#### STATED PROBLEM:
Extract each line bearing the word "scene".

### DATASET EXTRACT

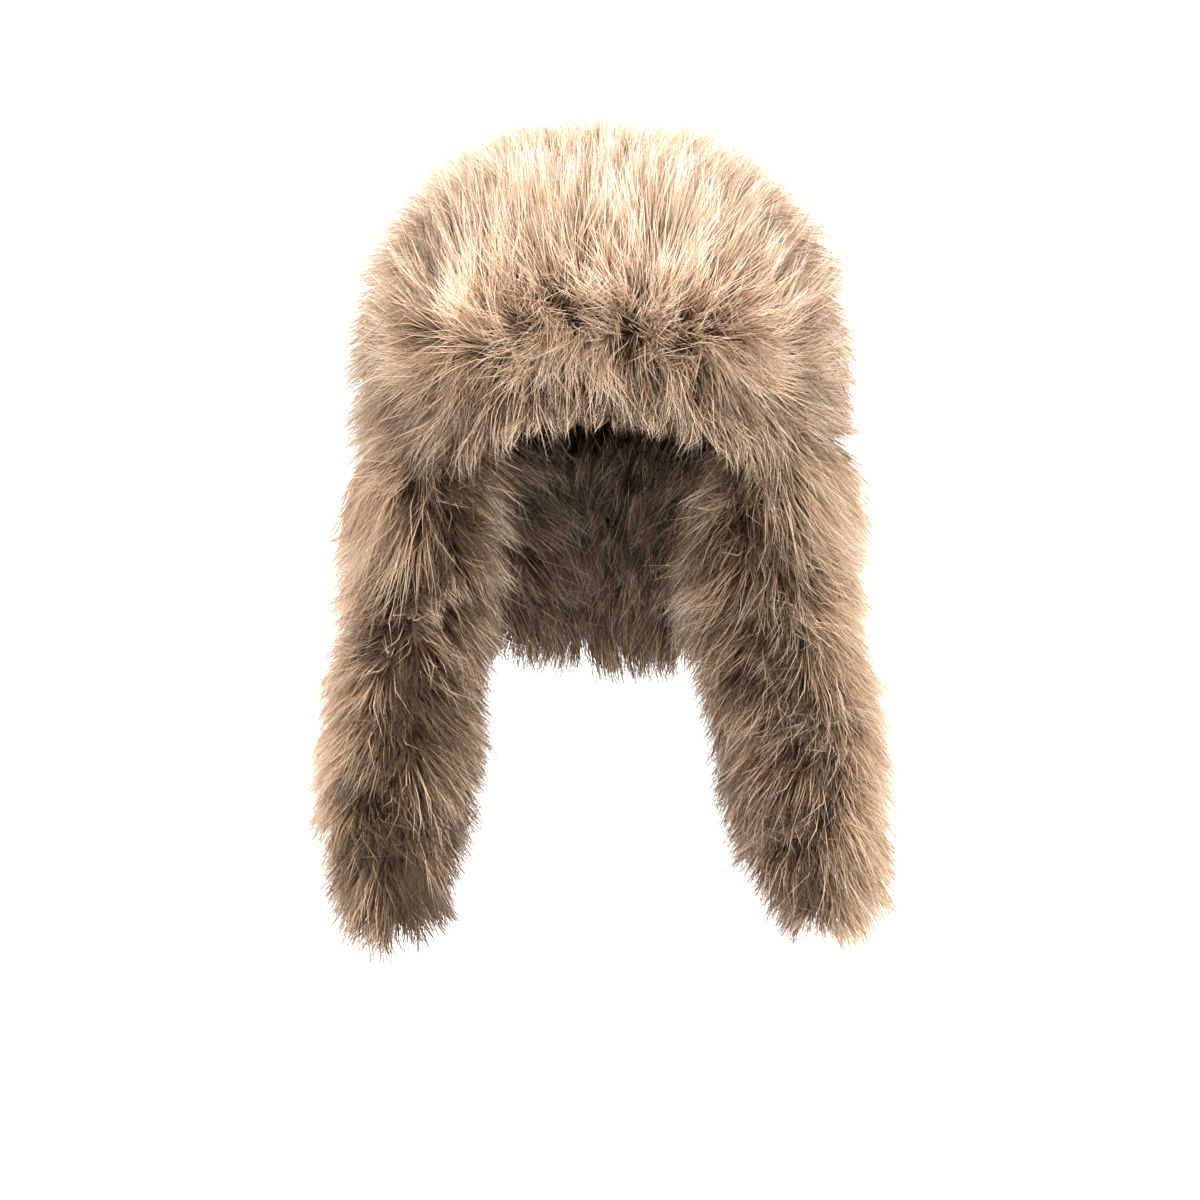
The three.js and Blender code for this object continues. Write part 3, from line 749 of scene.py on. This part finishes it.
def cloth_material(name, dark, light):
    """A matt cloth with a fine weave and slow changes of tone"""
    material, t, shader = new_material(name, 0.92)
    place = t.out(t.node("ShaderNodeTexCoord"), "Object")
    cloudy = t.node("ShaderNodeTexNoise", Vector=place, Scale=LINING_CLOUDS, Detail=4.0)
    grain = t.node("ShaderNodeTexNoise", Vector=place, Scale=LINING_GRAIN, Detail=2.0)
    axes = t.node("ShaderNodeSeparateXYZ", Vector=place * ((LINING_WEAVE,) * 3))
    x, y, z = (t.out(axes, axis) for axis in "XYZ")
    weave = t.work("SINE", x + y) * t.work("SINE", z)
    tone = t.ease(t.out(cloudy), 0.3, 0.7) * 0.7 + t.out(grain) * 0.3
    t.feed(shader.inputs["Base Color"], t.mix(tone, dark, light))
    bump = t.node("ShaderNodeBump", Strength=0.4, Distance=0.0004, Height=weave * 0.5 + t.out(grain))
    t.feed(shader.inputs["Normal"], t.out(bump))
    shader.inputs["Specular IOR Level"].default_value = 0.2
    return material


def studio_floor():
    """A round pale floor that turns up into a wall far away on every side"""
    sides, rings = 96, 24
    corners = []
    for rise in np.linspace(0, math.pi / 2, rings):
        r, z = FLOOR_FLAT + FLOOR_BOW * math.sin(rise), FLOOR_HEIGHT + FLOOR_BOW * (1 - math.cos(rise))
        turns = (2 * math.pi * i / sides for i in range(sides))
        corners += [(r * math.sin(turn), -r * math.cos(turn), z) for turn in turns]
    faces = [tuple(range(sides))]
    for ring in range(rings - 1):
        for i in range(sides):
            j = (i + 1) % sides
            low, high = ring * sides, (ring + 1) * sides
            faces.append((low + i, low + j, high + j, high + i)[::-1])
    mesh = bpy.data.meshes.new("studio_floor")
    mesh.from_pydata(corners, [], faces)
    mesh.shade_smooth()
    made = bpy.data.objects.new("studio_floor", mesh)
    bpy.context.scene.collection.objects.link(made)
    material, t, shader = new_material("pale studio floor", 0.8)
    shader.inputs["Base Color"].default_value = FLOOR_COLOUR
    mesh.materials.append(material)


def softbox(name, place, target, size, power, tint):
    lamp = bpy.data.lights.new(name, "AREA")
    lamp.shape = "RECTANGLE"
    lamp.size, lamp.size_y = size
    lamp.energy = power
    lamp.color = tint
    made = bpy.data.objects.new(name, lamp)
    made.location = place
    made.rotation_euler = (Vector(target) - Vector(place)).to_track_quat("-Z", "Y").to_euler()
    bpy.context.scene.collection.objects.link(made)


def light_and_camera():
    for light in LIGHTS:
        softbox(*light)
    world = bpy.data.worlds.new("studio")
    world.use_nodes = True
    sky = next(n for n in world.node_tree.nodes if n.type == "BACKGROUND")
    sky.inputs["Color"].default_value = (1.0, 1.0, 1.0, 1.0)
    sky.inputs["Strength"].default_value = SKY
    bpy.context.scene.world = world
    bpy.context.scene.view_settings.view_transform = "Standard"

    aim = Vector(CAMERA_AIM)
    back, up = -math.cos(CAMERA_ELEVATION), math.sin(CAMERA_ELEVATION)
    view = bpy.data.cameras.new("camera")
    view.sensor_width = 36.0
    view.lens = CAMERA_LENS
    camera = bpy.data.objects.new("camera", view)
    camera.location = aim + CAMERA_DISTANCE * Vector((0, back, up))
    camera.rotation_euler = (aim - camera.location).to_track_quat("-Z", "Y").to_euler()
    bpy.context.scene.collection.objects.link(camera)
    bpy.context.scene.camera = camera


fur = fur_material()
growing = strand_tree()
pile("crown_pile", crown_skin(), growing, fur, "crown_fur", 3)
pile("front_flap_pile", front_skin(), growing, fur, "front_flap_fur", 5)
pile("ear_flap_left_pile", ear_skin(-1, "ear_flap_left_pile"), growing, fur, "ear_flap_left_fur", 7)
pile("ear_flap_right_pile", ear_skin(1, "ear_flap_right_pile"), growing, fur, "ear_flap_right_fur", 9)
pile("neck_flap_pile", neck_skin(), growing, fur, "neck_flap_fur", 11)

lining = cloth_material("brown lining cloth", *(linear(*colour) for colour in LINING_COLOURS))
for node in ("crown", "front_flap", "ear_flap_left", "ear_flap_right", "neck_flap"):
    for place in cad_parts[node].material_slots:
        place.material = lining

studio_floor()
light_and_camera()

######

#### FULL RESPONSE:
The three.js and Blender code for this object continues. Write part 3, from line 749 of scene.py on. This part finishes it.
    bpy.context.scene.collection.objects.link(made)
    bpy.context.scene.collection.objects.link(made)
    bpy.context.scene.world = world
    bpy.context.scene.view_settings.view_transform = "Standard"
    bpy.context.scene.collection.objects.link(camera)
    bpy.context.scene.camera = camera